I would argue: The one that is the root of the analysis. I.e. running go test in example/b will only encounter one version of example/b and thus only one version of example/a. It's fair though, that you can have multiple roots and that causes ambiguity.

Alright, I see how this would simplify one use case for tools :) Still am of the opinion it's not worth the downside of having to either limit testing to exported APIs or having to change the language.

[rogpeppe]

Lastly: If we don't want to reduce the utility of testing (i.e. still allow accessing internal identifiers), ISTM that this would require a language change - the prohibition of accessing unexported identifiers of foreign packages is part of the language and the compiler would need to both generate the necessary symbols when compiling the package-under-test and know to allow accessing unexported identifiers in certain situations.

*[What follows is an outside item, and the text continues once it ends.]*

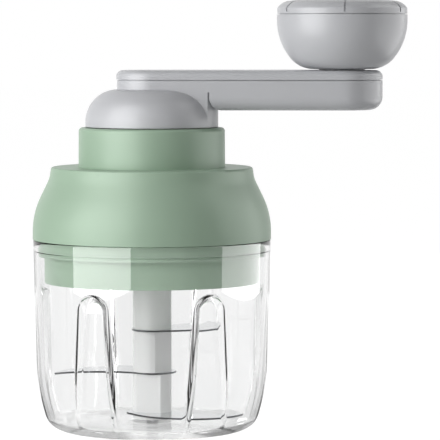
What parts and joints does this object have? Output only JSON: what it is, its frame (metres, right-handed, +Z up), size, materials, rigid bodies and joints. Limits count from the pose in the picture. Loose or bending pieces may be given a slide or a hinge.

Yes, the compiler would need to generate unexported symbols when the package has tests that use the import "." syntax, but gc at least already generates those symbols; I don't know if gccgo elides unused unexported identifiers before link time or not.

And, yes, the compiler would need to know that unexported symbols could be accessed in this particular case, and that is indeed a language change. Personally I think that's better than the current somewhat hacky (and problematic in the larger view of things) situation, but yours is definitely a valid perspective - there is a trade-off here.

This would also mean, that we'd have to think about how this affect third-party build tools (e.g. bazel, gb…). It definitely makes this not much of a simplification (quite the opposite).

I'm not sure. It might well end up simplifying things in those tools too. I wouldn't rush to conclusions here.